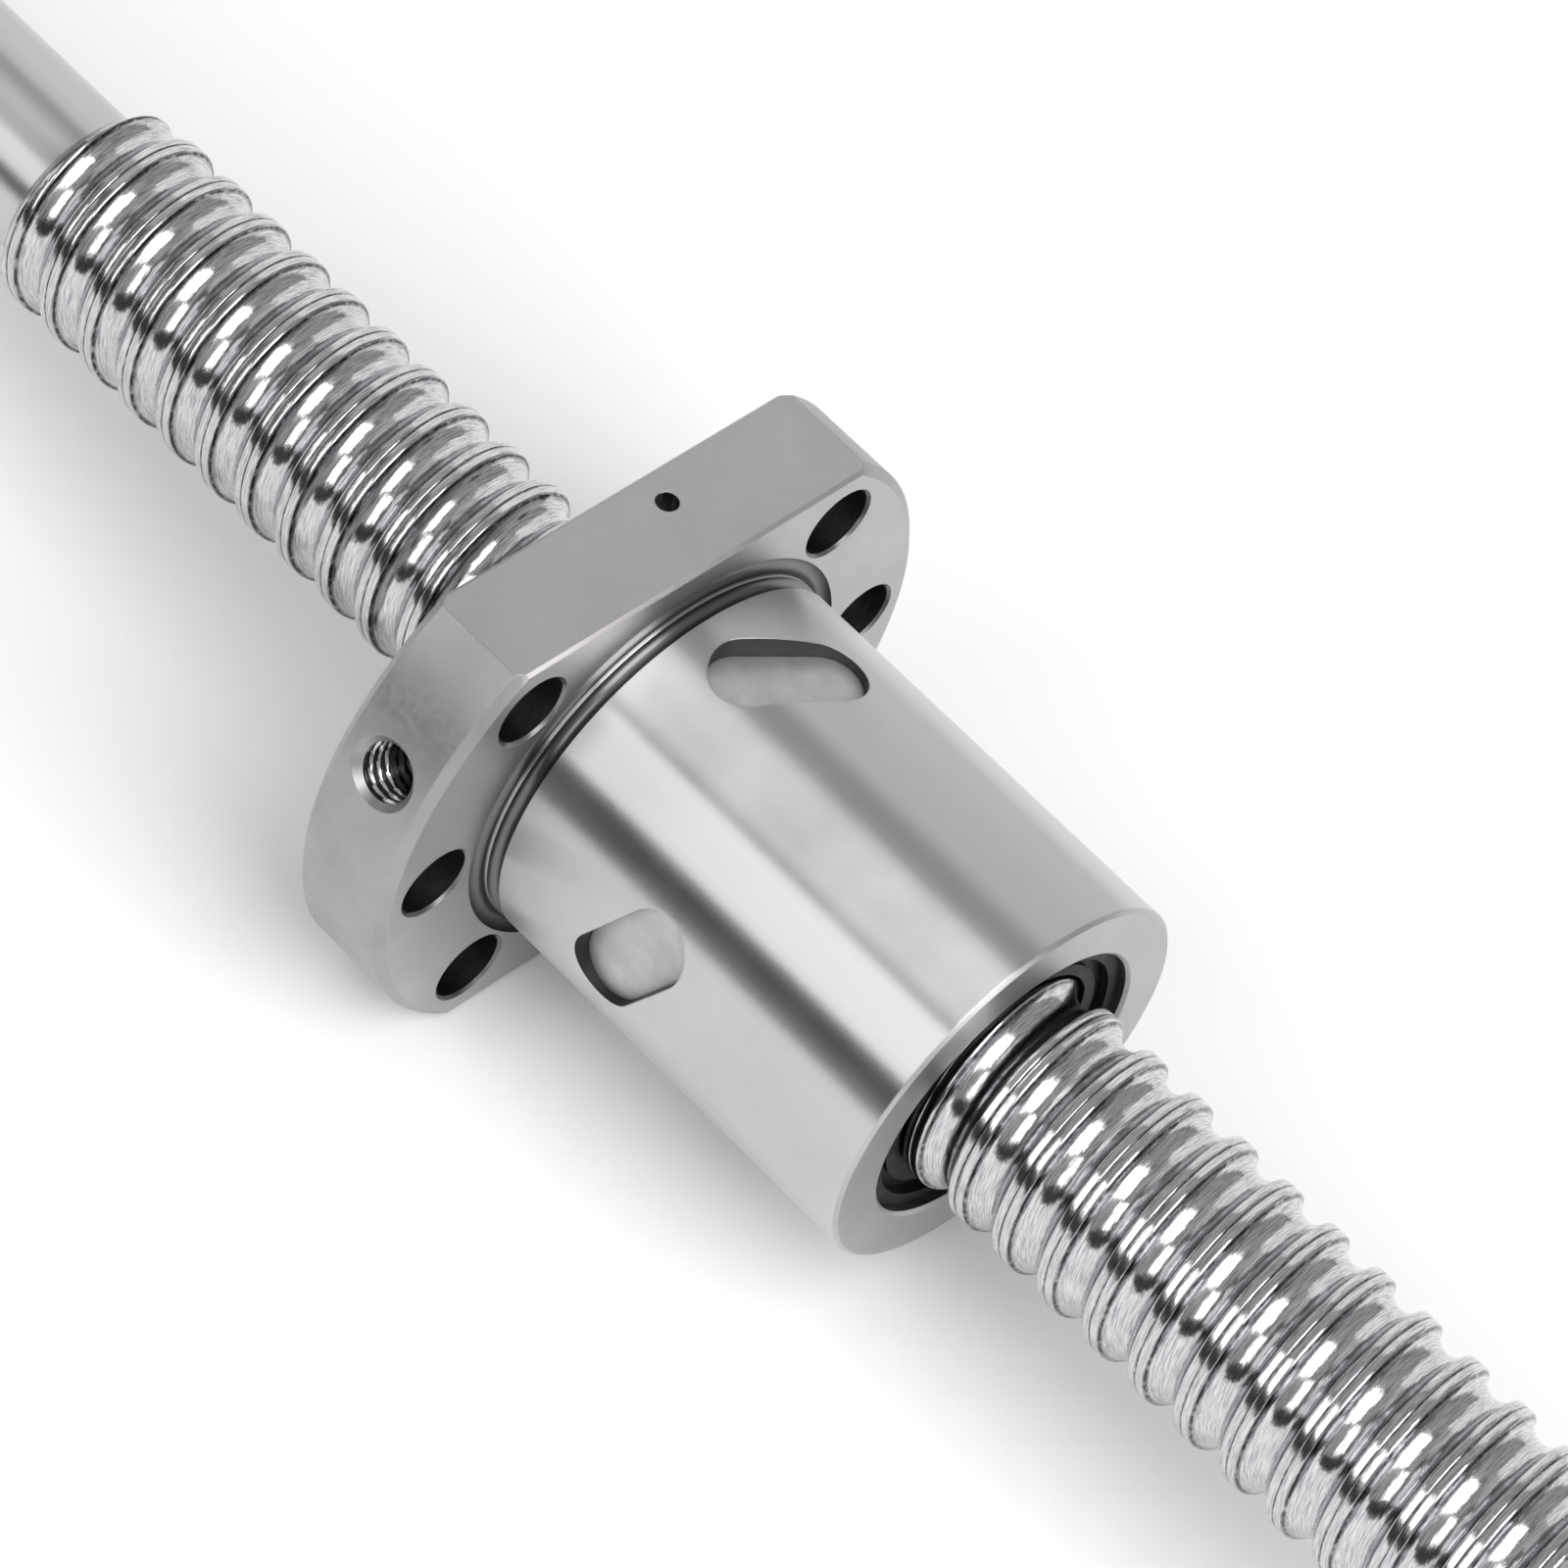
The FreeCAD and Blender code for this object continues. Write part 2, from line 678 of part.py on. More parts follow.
channels = [make_channel(number) for number in range(CIRCUITS)]
pieces = [make_screw(), make_nut()]
pieces += [make_deflector(number, channels[number]) for number in range(CIRCUITS)]
pieces += [make_ball_circuit(number) for number in range(CIRCUITS)]
pieces += [make_front_wiper(), make_rear_ring()]
doc.recompute()

for item in doc.Objects:
    if "Invalid" in item.State or "Error" in item.State:
        raise RuntimeError(f"{item.Label} failed: {item.State}")
for piece in pieces:
    if piece.Shape.isNull() or not piece.Shape.isValid():
        raise RuntimeError(f"{piece.Label} has no valid shape")
for piece in pieces:
    piece.Shape.exportStep(f"parts/{piece.Label}.step")
    print(f"{piece.Label}: {len(piece.Shape.Solids)} solids, {piece.Shape.Volume:.1f} mm3")
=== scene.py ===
import math

import bmesh
import bpy
import numpy as np
from mathutils import Matrix, Vector


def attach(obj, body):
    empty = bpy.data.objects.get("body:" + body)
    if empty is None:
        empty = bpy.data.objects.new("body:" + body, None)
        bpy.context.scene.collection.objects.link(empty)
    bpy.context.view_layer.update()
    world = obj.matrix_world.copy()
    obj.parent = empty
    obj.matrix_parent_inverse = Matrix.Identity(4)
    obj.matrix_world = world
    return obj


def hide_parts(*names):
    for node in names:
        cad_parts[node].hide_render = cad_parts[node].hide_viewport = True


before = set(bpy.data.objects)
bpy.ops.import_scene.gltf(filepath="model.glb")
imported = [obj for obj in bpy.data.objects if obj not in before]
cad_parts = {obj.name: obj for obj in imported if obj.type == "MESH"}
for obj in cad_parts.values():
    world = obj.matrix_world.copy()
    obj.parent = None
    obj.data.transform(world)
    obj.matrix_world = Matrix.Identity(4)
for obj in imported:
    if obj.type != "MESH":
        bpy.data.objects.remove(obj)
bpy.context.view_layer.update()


# Screw shaft
# A bar of hardened bearing steel, with a right-hand ball track of 5 mm a turn rolled in and
# polished. Rolling pushes the steel up into two soft lips beside the groove, which meet in a fine
# seam on the land. The left end is turned down to a plain journal, and the right end is faced.
MM = 0.001
LEAD = 5.0
TRACK_PHASE = 0.6
BALL_PATH_RADIUS = 10.4
TRACK_RADIUS = 1.7375
CREST_RADIUS = 9.9
LIP_RADIUS = 0.3
LIP_RISE = BALL_PATH_RADIUS - CREST_RADIUS + LIP_RADIUS
LIP_PLACE = math.sqrt((TRACK_RADIUS + LIP_RADIUS) ** 2 - LIP_RISE**2)
TOUCH_PLACE = LIP_PLACE * TRACK_RADIUS / (TRACK_RADIUS + LIP_RADIUS)
CREASE_SHADE_HALF_WIDTH = 0.16
SEAM_HALF_WIDTH = 0.14
SEAM_DEPTH = 0.06
THREAD_LEFT, THREAD_RIGHT = -71.0, 102.0
THREAD_CHAMFER = 1.0
JOURNAL_LEFT = -147.0
JOURNAL_RADIUS = 7.5
JOURNAL_CHAMFER = 1.0
STEPS_ROUND = 72
GROOVE_ROWS, LIP_ROWS, SEAM_ROWS = 8, 5, 4
ROUNDING = 1e-6
NEAR = 0.01
GRID_MERGE_DISTANCE = 2e-7
GROUND_MARKS = (9000, 500, 500)
BEVEL_SAMPLES = 4
QUARTER_TURN = 0.25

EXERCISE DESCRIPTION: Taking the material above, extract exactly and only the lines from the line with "for item in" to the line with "obj.matrix_world = Matrix.Identity(4)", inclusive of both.

SOLUTION:
for item in doc.Objects:
    if "Invalid" in item.State or "Error" in item.State:
        raise RuntimeError(f"{item.Label} failed: {item.State}")
for piece in pieces:
    if piece.Shape.isNull() or not piece.Shape.isValid():
        raise RuntimeError(f"{piece.Label} has no valid shape")
for piece in pieces:
    piece.Shape.exportStep(f"parts/{piece.Label}.step")
    print(f"{piece.Label}: {len(piece.Shape.Solids)} solids, {piece.Shape.Volume:.1f} mm3")
=== scene.py ===
import math

import bmesh
import bpy
import numpy as np
from mathutils import Matrix, Vector


def attach(obj, body):
    empty = bpy.data.objects.get("body:" + body)
    if empty is None:
        empty = bpy.data.objects.new("body:" + body, None)
        bpy.context.scene.collection.objects.link(empty)
    bpy.context.view_layer.update()
    world = obj.matrix_world.copy()
    obj.parent = empty
    obj.matrix_parent_inverse = Matrix.Identity(4)
    obj.matrix_world = world
    return obj


def hide_parts(*names):
    for node in names:
        cad_parts[node].hide_render = cad_parts[node].hide_viewport = True


before = set(bpy.data.objects)
bpy.ops.import_scene.gltf(filepath="model.glb")
imported = [obj for obj in bpy.data.objects if obj not in before]
cad_parts = {obj.name: obj for obj in imported if obj.type == "MESH"}
for obj in cad_parts.values():
    world = obj.matrix_world.copy()
    obj.parent = None
    obj.data.transform(world)
    obj.matrix_world = Matrix.Identity(4)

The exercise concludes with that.